How to use l-bfgs optimization method in neurodiffeq?,about neurodiffgym/neurodiffeq

Comments (20)

shuheng-liu commented on May 28, 2024

It's not possible at the moment, because torch.optim.LBFGS has a different .step() method from most popular optimizers (Adam, SGD, etc.). It requires a closure argument while for others it's optional.

torch.optim.LBFGS can be easily supported by refactoring the neurodiffeq.solvers.BaseSolver, we'll add support for it in the near future.

from neurodiffeq.

shuheng-liu commented on May 28, 2024

If you need it right now, you can implement that and contribute to neurodiffeq. We would very appreciate it.
If you are not sure how to do that, we'll let you know once we add the new feature.

from neurodiffeq.

matinmoezzi commented on May 28, 2024

@shuheng-liu Thank you for your reply. I know that torch.optim.LBFGS requires a closure function, so I am trying to add a closure function to the _run_epoch function in BaseSolver in order to support the LBFGS optimization.
In the _run_epoch function, the optimization step is performed after all batches. If I implement the closure function like below, then the optimization step only updates the parameters according to the last loss of the last batch. Shouldn't it update for every training sample?

        # perform optimization step when training
        if key == 'train':
            def closure():
                return loss
            self.optimizer.step(closure)
            # self._do_optimizer_step()
            self.optimizer.zero_grad()

from neurodiffeq.

shuheng-liu commented on May 28, 2024

Unfortunately, I'm not familiar with LBFGS either. But according to this post on pytorch forum and the documentation, it seems you should include more steps in closure.

Instead of simply returning the loss, you need to include these steps

zero the gradient
pass input (sampled points) to the model and obtain the output (function values)
calculate the loss (by calling the differential function)
call loss.backward()
return the loss tensor

I guess returning the same loss value won't work because LBFGS somehow evaluates the loss function several times, always.

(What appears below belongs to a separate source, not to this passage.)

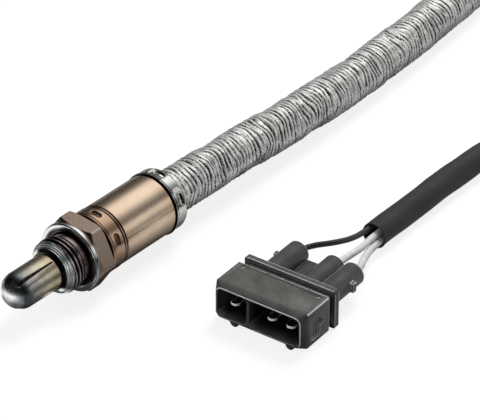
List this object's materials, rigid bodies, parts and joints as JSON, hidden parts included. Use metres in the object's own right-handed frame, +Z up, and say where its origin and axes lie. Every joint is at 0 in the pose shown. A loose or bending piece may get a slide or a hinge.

I need more time to look into LBFGS. It's Chinese new year these days so there can be some delay. Apology in advance.

from neurodiffeq.

matinmoezzi commented on May 28, 2024

Thank you so much. I have read the LBFGS documentation of Pytorch but implementing this in the neurodiffeq has subtle points.
I am looking for hearing from you.
Happy Chinese new year.

from neurodiffeq.

matinmoezzi commented on May 28, 2024

I have implemented two modifications in the _run_epoch function of the BasedSolver class. In the first one, losses of every batch are stored in a list, and after all batches, the optimization step is executed (phase is training) with a closure function in which the mean of losses is returned.
In the second one, the optimization step is performed in each batch if the phase is 'train', and the closure function includes all steps of computing the loss.
*** Both of these are implemented to support the LBFGS optimization method.

The first one:

def _run_epoch(self, key):
        r"""Run an epoch on train/valid points, update history, and perform an optimization step if key=='train'.

        :param key: {'train', 'valid'}; phase of the epoch
        :type key: str

        .. note::
            The optimization step is only performed after all batches are run.
        """
        self._phase = key
        epoch_loss = 0.0
        metric_values = {name: 0.0 for name in self.metrics_fn}
        losses = []

        # perform forward pass for all batches: a single graph is created and release in every iteration
        # see https://discuss.pytorch.org/t/why-do-we-need-to-set-the-gradients-manually-to-zero-in-pytorch/4903/17
        for batch_id in range(self.n_batches[key]):
            batch = self._generate_batch(key)
            funcs = [
                self.compute_func_val(n, c, *batch) for n, c in zip(self.nets, self.conditions)
            ]

            for name in self.metrics_fn:
                value = self.metrics_fn[name](*funcs, *batch).item()
                metric_values[name] += value
            residuals = self.diff_eqs(*funcs, *batch)
            residuals = torch.cat(residuals, dim=1)
            loss = self.criterion(residuals) + self.additional_loss(funcs, key)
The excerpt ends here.